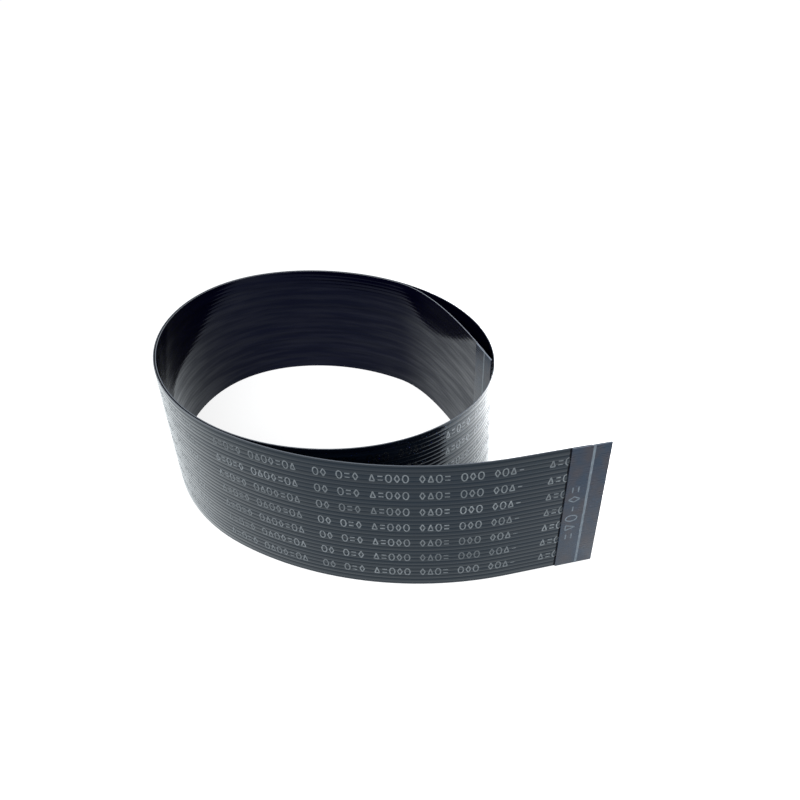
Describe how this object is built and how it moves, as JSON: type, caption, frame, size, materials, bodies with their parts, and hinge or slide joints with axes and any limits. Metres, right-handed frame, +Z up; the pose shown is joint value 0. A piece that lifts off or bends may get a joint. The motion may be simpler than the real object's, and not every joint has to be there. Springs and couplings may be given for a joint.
{
  "type": "flat flexible ribbon cable",
  "caption": "Flat flexible ribbon cable with stiffened contact ends, standing on its long edge in a loose coil.",
  "frame": {"origin": "middle of the coiled cable's box, on the surface that its lower edge stands on", "axes": "+Z up, across the cable's width; +X towards the free end's tip; -Y towards the side that the free end's outer face looks to"},
  "size_m": [0.0964, 0.0864, 0.031],
  "materials": {
    "film": "satin black polyester film with fine ridges over the conductors",
    "stiffener": "smooth dark blue-grey polyester tape",
    "tinned_copper": "bright tin plate on copper"
  },
  "bodies": {
    "root": {"outer_film": "film", "inner_film": "film", "free_end_stiffener": "stiffener", "inner_end_stiffener": "stiffener", "conductor_01": "tinned_copper", "conductor_02": "tinned_copper", "conductor_03": "tinned_copper", "conductor_04": "tinned_copper", "conductor_05": "tinned_copper", "conductor_06": "tinned_copper", "conductor_07": "tinned_copper", "conductor_08": "tinned_copper", "conductor_09": "tinned_copper", "conductor_10": "tinned_copper", "conductor_11": "tinned_copper", "conductor_12": "tinned_copper", "conductor_13": "tinned_copper", "conductor_14": "tinned_copper", "conductor_15": "tinned_copper", "conductor_16": "tinned_copper", "conductor_17": "tinned_copper", "conductor_18": "tinned_copper", "conductor_19": "tinned_copper", "conductor_20": "tinned_copper", "conductor_21": "tinned_copper", "conductor_22": "tinned_copper", "conductor_23": "tinned_copper", "conductor_24": "tinned_copper", "conductor_25": "tinned_copper", "conductor_26": "tinned_copper", "conductor_27": "tinned_copper", "conductor_28": "tinned_copper", "conductor_29": "tinned_copper", "conductor_30": "tinned_copper"}
  },
  "joints": []
}
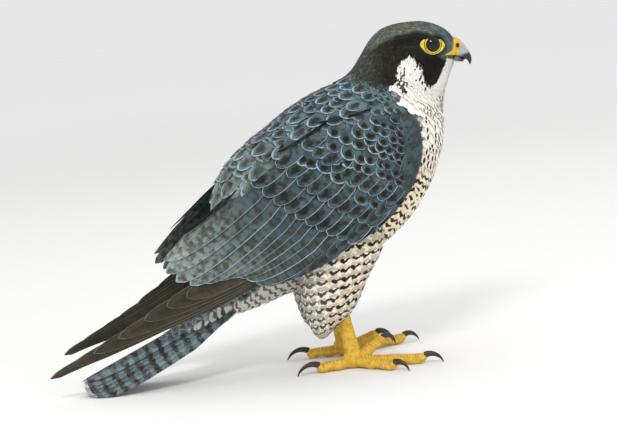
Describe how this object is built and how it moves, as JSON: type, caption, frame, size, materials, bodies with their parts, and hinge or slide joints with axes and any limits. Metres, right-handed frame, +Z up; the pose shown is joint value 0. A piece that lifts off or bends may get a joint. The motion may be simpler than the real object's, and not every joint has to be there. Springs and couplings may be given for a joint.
{
  "type": "peregrine falcon",
  "caption": "Adult peregrine falcon standing upright on both feet with folded wings, slate above and barred below, life size.",
  "frame": {"origin": "on the floor under the middle of the whole bird's bounding box", "axes": "+X the way the bird faces, +Y its left side, +Z up"},
  "size_m": [0.3774, 0.1358, 0.2787],
  "materials": {
    "plumage_dark": "slate feather vanes, matt",
    "plumage_pale": "soft feather coat, matt",
    "hood": "short dark feathers, matt",
    "yellow_skin": "scaly yellow skin, satin",
    "horn": "dark horn, glossy",
    "eye": "dark brown, wet"
  },
  "bodies": {
    "root": {"head": "hood", "neck": "plumage_pale", "torso": "plumage_pale", "tail": "plumage_dark", "cere": "yellow_skin", "bill_upper": "horn", "bill_lower": "horn", "eye_right": "eye", "wing_right": "plumage_dark", "thigh_right": "plumage_pale", "tarsus_right": "yellow_skin", "foot_right": "yellow_skin", "hallux_right": "yellow_skin", "hallux_claw_right": "horn", "inner_toe_right": "yellow_skin", "inner_toe_claw_right": "horn", "middle_toe_right": "yellow_skin", "middle_toe_claw_right": "horn", "outer_toe_right": "yellow_skin", "outer_toe_claw_right": "horn", "eye_left": "eye", "wing_left": "plumage_dark", "thigh_left": "plumage_pale", "tarsus_left": "yellow_skin", "foot_left": "yellow_skin", "hallux_left": "yellow_skin", "hallux_claw_left": "horn", "inner_toe_left": "yellow_skin", "inner_toe_claw_left": "horn", "middle_toe_left": "yellow_skin", "middle_toe_claw_left": "horn", "outer_toe_left": "yellow_skin", "outer_toe_claw_left": "horn"}
  },
  "joints": []
}
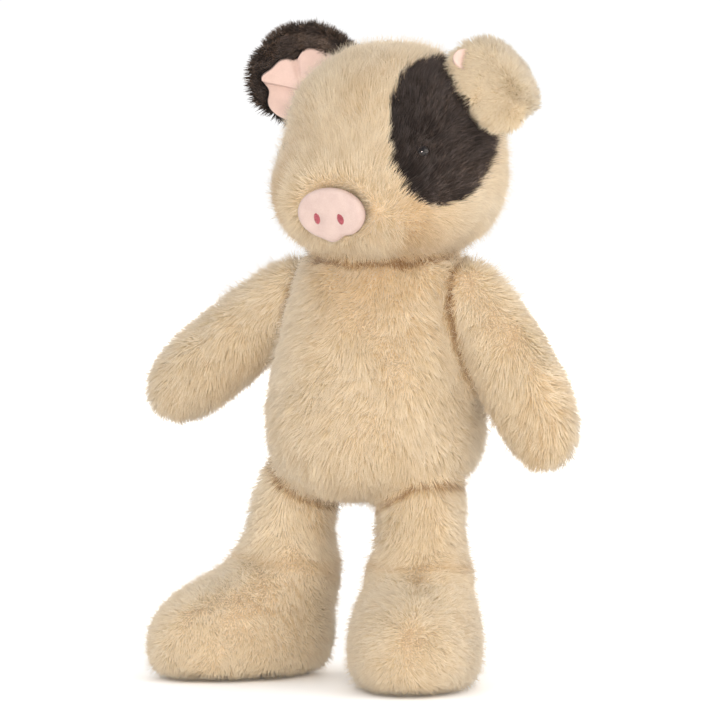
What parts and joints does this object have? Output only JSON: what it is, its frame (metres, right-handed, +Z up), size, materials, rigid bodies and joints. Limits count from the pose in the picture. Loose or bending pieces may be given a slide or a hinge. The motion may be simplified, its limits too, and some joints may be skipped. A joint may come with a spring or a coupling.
{
  "type": "plush pig toy",
  "caption": "Standing soft toy pig in long plush, with a stuffed snout, bead eyes, one open and one folded ear, a dark patch round one eye and a curled tail.",
  "frame": {"origin": "on the floor, under the middle of the bounding box", "axes": "+Z up, the toy faces -Y, its own left side is +X"},
  "size_m": [0.263, 0.166, 0.3428],
  "materials": {
    "plush_cream": "long-pile faux fur, cream tips over tan roots",
    "plush_charcoal": "long-pile faux fur, charcoal",
    "velour_pink": "short velour, matt",
    "embroidery_red": "satin-stitched thread",
    "eye_black": "glossy bead"
  },
  "bodies": {
    "root": {"head": "plush_cream", "snout": "velour_pink", "nostril_left": "embroidery_red", "nostril_right": "embroidery_red", "eye_left": "eye_black", "eye_right": "eye_black", "ear_left": "plush_cream", "ear_lining_left": "velour_pink", "ear_right": "plush_charcoal", "ear_lining_right": "velour_pink", "trunk": "plush_cream", "arm_left": "plush_cream", "arm_right": "plush_cream", "leg_left": "plush_cream", "leg_right": "plush_cream", "foot_left": "plush_cream", "foot_right": "plush_cream", "tail": "velour_pink"}
  },
  "joints": []
}
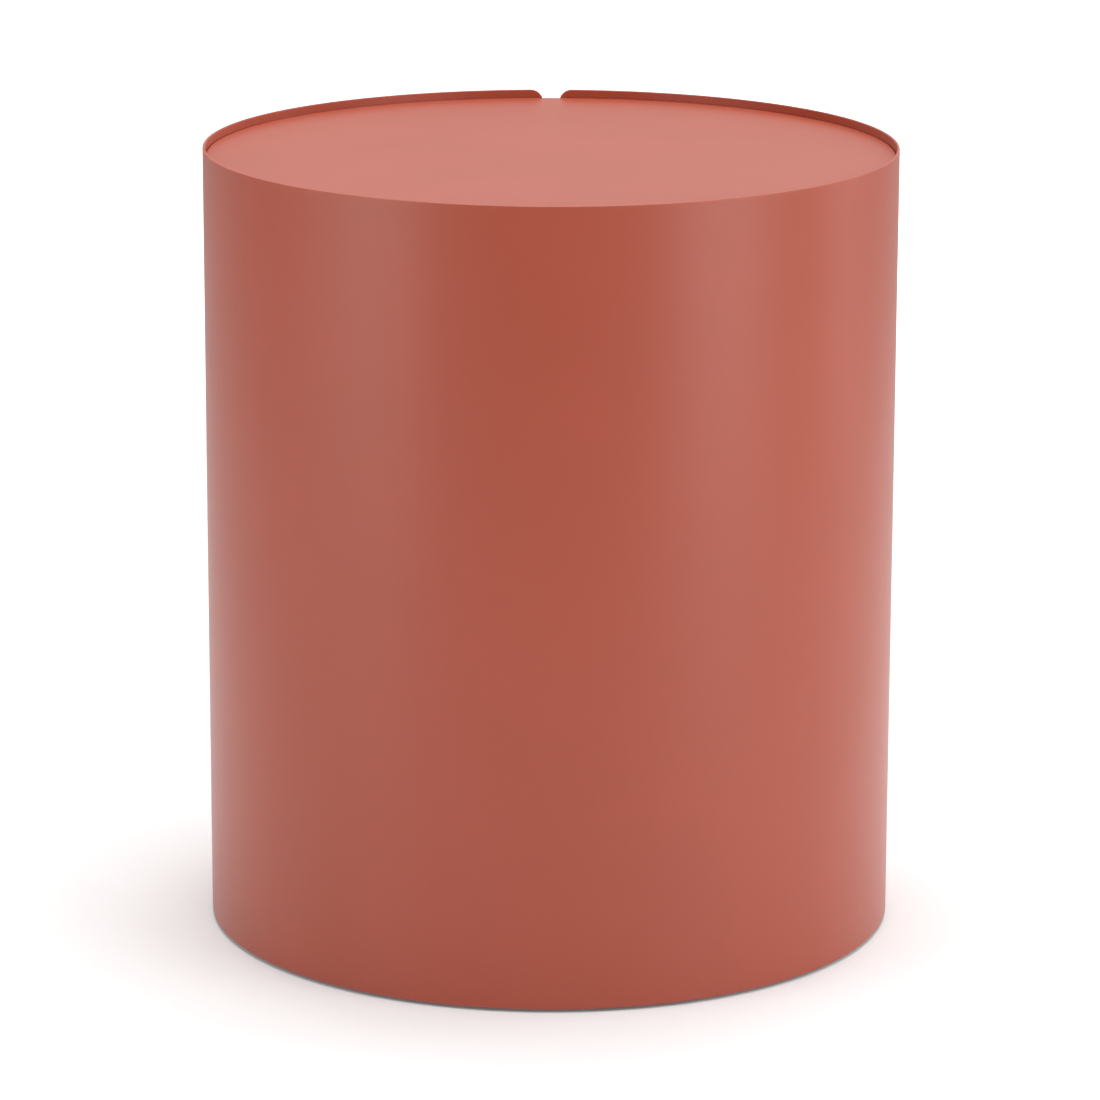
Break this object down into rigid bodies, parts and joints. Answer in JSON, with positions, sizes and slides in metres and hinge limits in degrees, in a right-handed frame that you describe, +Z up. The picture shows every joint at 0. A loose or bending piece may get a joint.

_____

Write out the whole listing exactly.

Answer to the exercise »
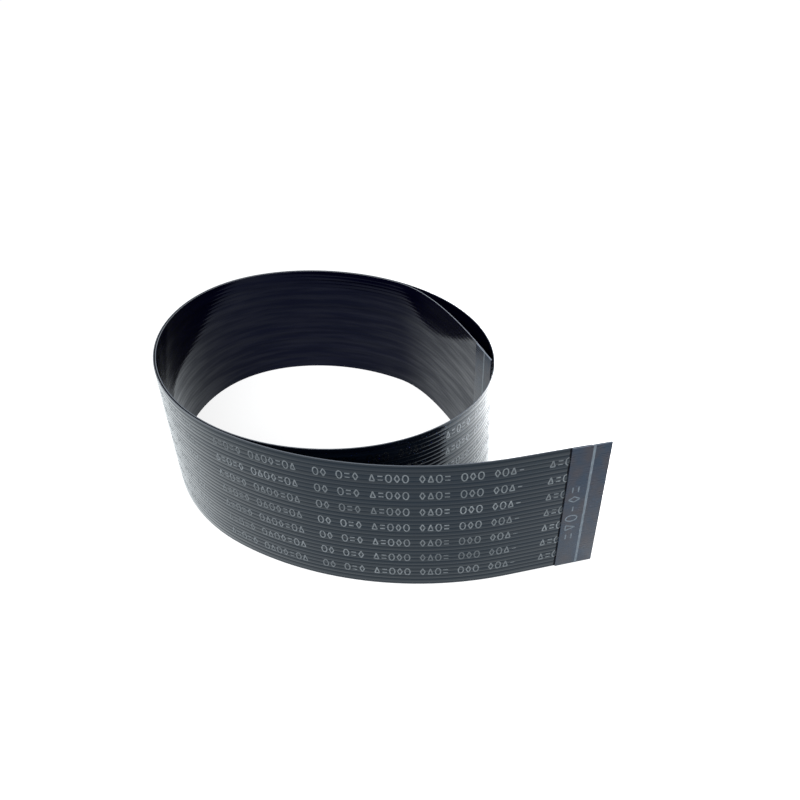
Describe how this object is built and how it moves, as JSON: type, caption, frame, size, materials, bodies with their parts, and hinge or slide joints with axes and any limits. Metres, right-handed frame, +Z up; the pose shown is joint value 0. A piece that lifts off or bends may get a joint. The motion may be simpler than the real object's, and not every joint has to be there. Springs and couplings may be given for a joint.
{
  "type": "flat flexible ribbon cable",
  "caption": "Flat flexible ribbon cable with stiffened contact ends, standing on its long edge in a loose coil.",
  "frame": {"origin": "middle of the coiled cable's box, on the surface that its lower edge stands on", "axes": "+Z up, across the cable's width; +X towards the free end's tip; -Y towards the side that the free end's outer face looks to"},
  "size_m": [0.0964, 0.0864, 0.031],
  "materials": {
    "film": "satin black polyester film with fine ridges over the conductors",
    "stiffener": "smooth dark blue-grey polyester tape",
    "tinned_copper": "bright tin plate on copper"
  },
  "bodies": {
    "root": {"outer_film": "film", "inner_film": "film", "free_end_stiffener": "stiffener", "inner_end_stiffener": "stiffener", "conductor_01": "tinned_copper", "conductor_02": "tinned_copper", "conductor_03": "tinned_copper", "conductor_04": "tinned_copper", "conductor_05": "tinned_copper", "conductor_06": "tinned_copper", "conductor_07": "tinned_copper", "conductor_08": "tinned_copper", "conductor_09": "tinned_copper", "conductor_10": "tinned_copper", "conductor_11": "tinned_copper", "conductor_12": "tinned_copper", "conductor_13": "tinned_copper", "conductor_14": "tinned_copper", "conductor_15": "tinned_copper", "conductor_16": "tinned_copper", "conductor_17": "tinned_copper", "conductor_18": "tinned_copper", "conductor_19": "tinned_copper", "conductor_20": "tinned_copper", "conductor_21": "tinned_copper", "conductor_22": "tinned_copper", "conductor_23": "tinned_copper", "conductor_24": "tinned_copper", "conductor_25": "tinned_copper", "conductor_26": "tinned_copper", "conductor_27": "tinned_copper", "conductor_28": "tinned_copper", "conductor_29": "tinned_copper", "conductor_30": "tinned_copper"}
  },
  "joints": []
}
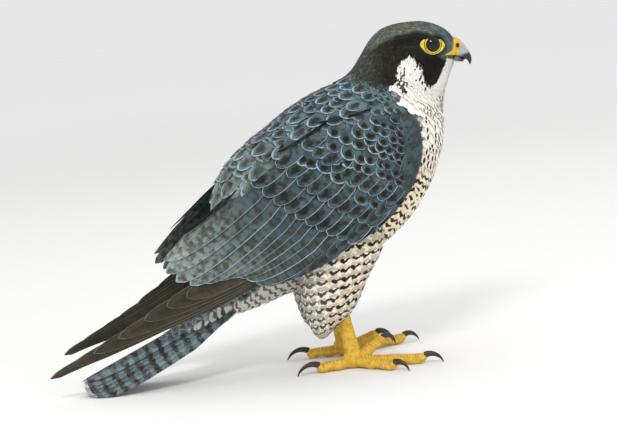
Describe how this object is built and how it moves, as JSON: type, caption, frame, size, materials, bodies with their parts, and hinge or slide joints with axes and any limits. Metres, right-handed frame, +Z up; the pose shown is joint value 0. A piece that lifts off or bends may get a joint. The motion may be simpler than the real object's, and not every joint has to be there. Springs and couplings may be given for a joint.
{
  "type": "peregrine falcon",
  "caption": "Adult peregrine falcon standing upright on both feet with folded wings, slate above and barred below, life size.",
  "frame": {"origin": "on the floor under the middle of the whole bird's bounding box", "axes": "+X the way the bird faces, +Y its left side, +Z up"},
  "size_m": [0.3774, 0.1358, 0.2787],
  "materials": {
    "plumage_dark": "slate feather vanes, matt",
    "plumage_pale": "soft feather coat, matt",
    "hood": "short dark feathers, matt",
    "yellow_skin": "scaly yellow skin, satin",
    "horn": "dark horn, glossy",
    "eye": "dark brown, wet"
  },
  "bodies": {
    "root": {"head": "hood", "neck": "plumage_pale", "torso": "plumage_pale", "tail": "plumage_dark", "cere": "yellow_skin", "bill_upper": "horn", "bill_lower": "horn", "eye_right": "eye", "wing_right": "plumage_dark", "thigh_right": "plumage_pale", "tarsus_right": "yellow_skin", "foot_right": "yellow_skin", "hallux_right": "yellow_skin", "hallux_claw_right": "horn", "inner_toe_right": "yellow_skin", "inner_toe_claw_right": "horn", "middle_toe_right": "yellow_skin", "middle_toe_claw_right": "horn", "outer_toe_right": "yellow_skin", "outer_toe_claw_right": "horn", "eye_left": "eye", "wing_left": "plumage_dark", "thigh_left": "plumage_pale", "tarsus_left": "yellow_skin", "foot_left": "yellow_skin", "hallux_left": "yellow_skin", "hallux_claw_left": "horn", "inner_toe_left": "yellow_skin", "inner_toe_claw_left": "horn", "middle_toe_left": "yellow_skin", "middle_toe_claw_left": "horn", "outer_toe_left": "yellow_skin", "outer_toe_claw_left": "horn"}
  },
  "joints": []
}
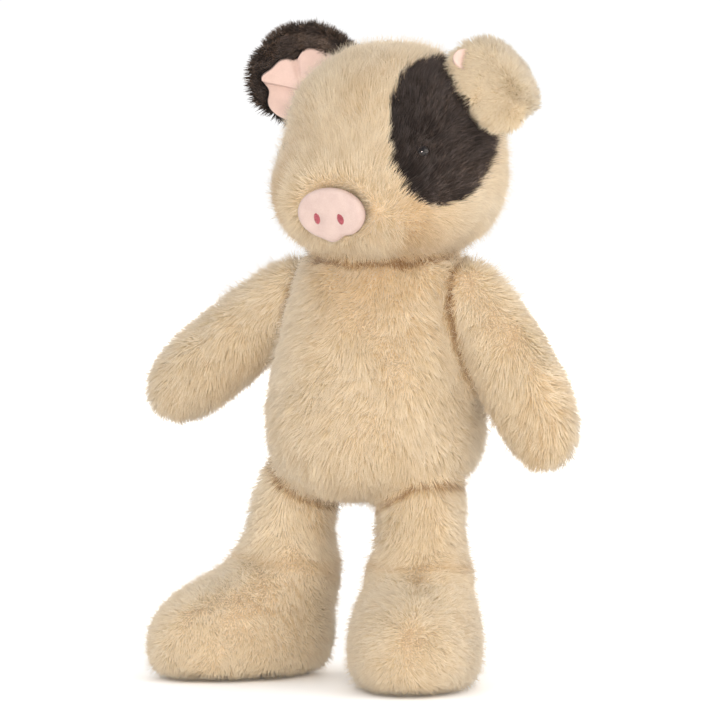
What parts and joints does this object have? Output only JSON: what it is, its frame (metres, right-handed, +Z up), size, materials, rigid bodies and joints. Limits count from the pose in the picture. Loose or bending pieces may be given a slide or a hinge. The motion may be simplified, its limits too, and some joints may be skipped. A joint may come with a spring or a coupling.
{
  "type": "plush pig toy",
  "caption": "Standing soft toy pig in long plush, with a stuffed snout, bead eyes, one open and one folded ear, a dark patch round one eye and a curled tail.",
  "frame": {"origin": "on the floor, under the middle of the bounding box", "axes": "+Z up, the toy faces -Y, its own left side is +X"},
  "size_m": [0.263, 0.166, 0.3428],
  "materials": {
    "plush_cream": "long-pile faux fur, cream tips over tan roots",
    "plush_charcoal": "long-pile faux fur, charcoal",
    "velour_pink": "short velour, matt",
    "embroidery_red": "satin-stitched thread",
    "eye_black": "glossy bead"
  },
  "bodies": {
    "root": {"head": "plush_cream", "snout": "velour_pink", "nostril_left": "embroidery_red", "nostril_right": "embroidery_red", "eye_left": "eye_black", "eye_right": "eye_black", "ear_left": "plush_cream", "ear_lining_left": "velour_pink", "ear_right": "plush_charcoal", "ear_lining_right": "velour_pink", "trunk": "plush_cream", "arm_left": "plush_cream", "arm_right": "plush_cream", "leg_left": "plush_cream", "leg_right": "plush_cream", "foot_left": "plush_cream", "foot_right": "plush_cream", "tail": "velour_pink"}
  },
  "joints": []
}
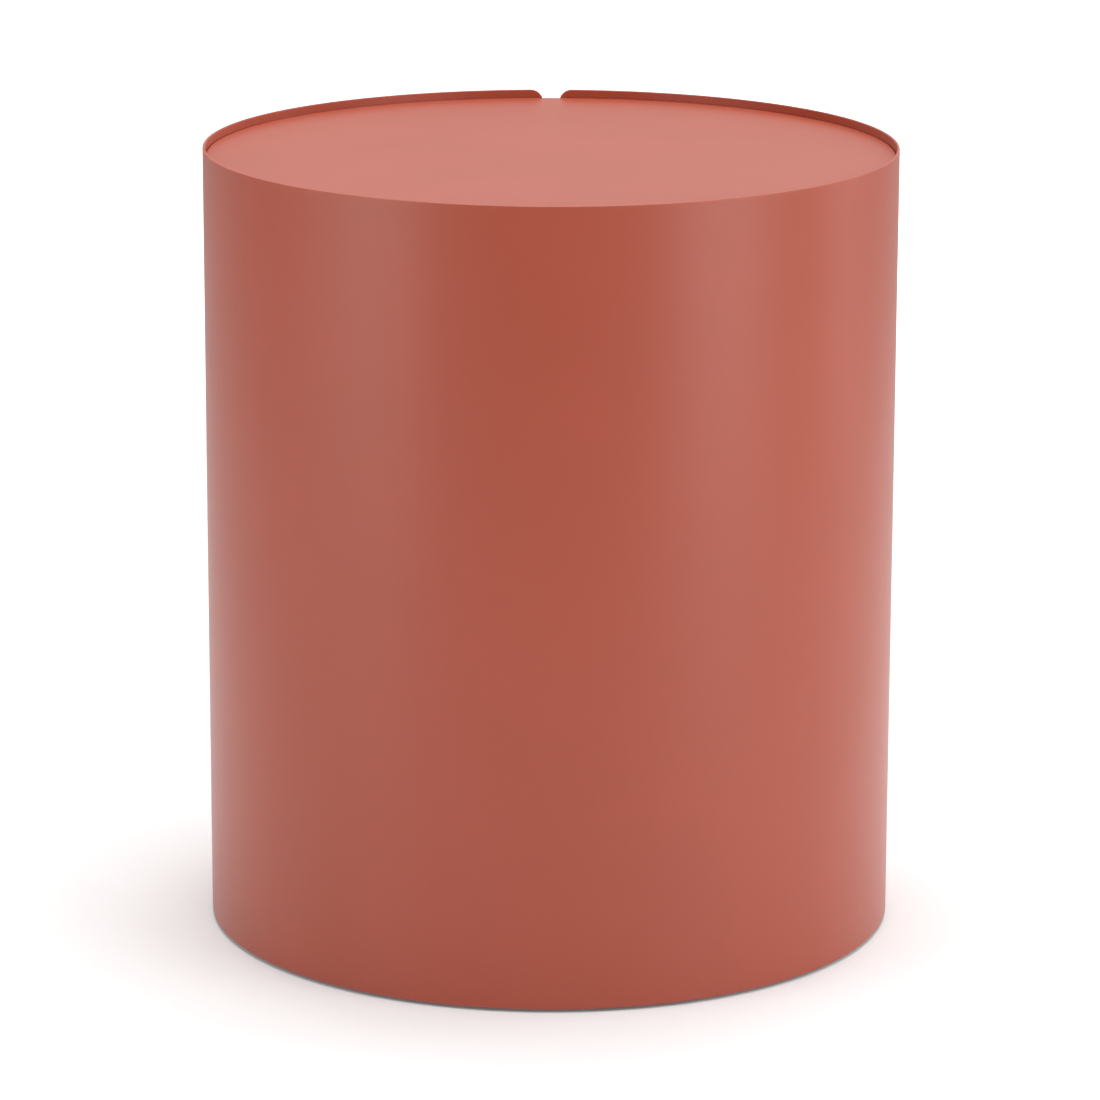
Break this object down into rigid bodies, parts and joints. Answer in JSON, with positions, sizes and slides in metres and hinge limits in degrees, in a right-handed frame that you describe, +Z up. The picture shows every joint at 0. A loose or bending piece may get a joint.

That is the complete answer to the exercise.